Sunday, December 21, 2014

Home Away from Home for the Holidays

(In the ER) There is an irony at this time of the year, described as "the most joyous," which produces the most noxious music to the ear. Some of the  "new" Christmas tunes are still recognizable, but only barely, their melodies paired with arrhythmic tempos and tattoos.  The most onerous of these collections are generally  found in hospital waiting rooms, where the wailing and bleating blends nicely with the suffering of the injured.

Some examples of such musical travesties include a Dixieland treatment of "Sleigh Ride," with a non-stop back beat that totally ignores the nuances Leroy Anderson wrote to mimic the crack of the whip in the tune.  Then there's the abominable arrangement of Franz Gruber’s "Stille Nacht--" for my money, one of the most beautiful Christmas songs ever written--totally destroyed by the application of a disco beat.

There are new Christmas songs being produced by a younger crop of "artists" that defy definition. In the past hour and a half that I have been waiting, one such "song" has played twice in the ER area here: A female singer whines through the same four notes for bars and bars and bars against an electronic drum track.

It's a song that's something about the memories of Christmas. I know this because at one point, she speaks over the accompaniment about eating ice cream at Christmas time; the rest of the words of the song are totally unintelligible.

The music never changes chords, either. Sometimes she sings the notes in reverse sequence, just to break the monotony. It doesn't work.

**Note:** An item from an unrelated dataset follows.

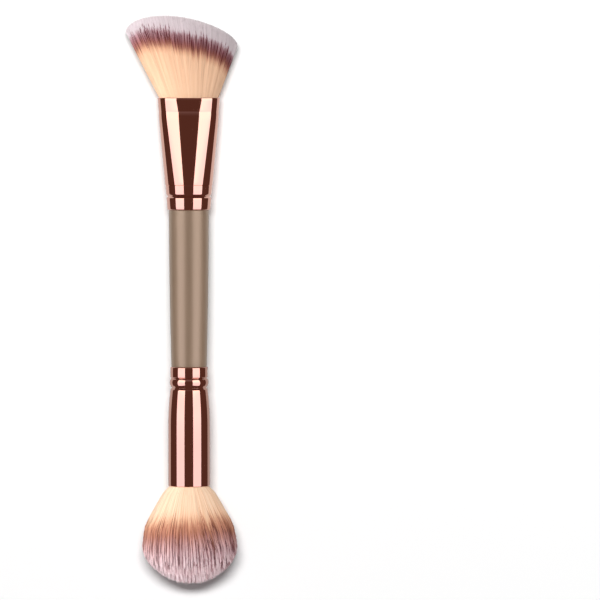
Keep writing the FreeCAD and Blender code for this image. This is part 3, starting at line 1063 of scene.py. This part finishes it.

The reason I'm paying such close attention to this musical tripe is to drown out the conversation in the next bed on the other side of the hospital curtain. A man has brought his elderly father in for care for a case of "the trots." The discussion of his rectal effluent is being graphically described in color and consistency,  and a comparison to pancake batter has been effectively,  irreversibly made. The culinary history of the older gentleman next door is also being re-hashed in minute detail.

Suddenly, the shrill of a Phil Specter arrangement of "Christmas" doesn't seem so bad.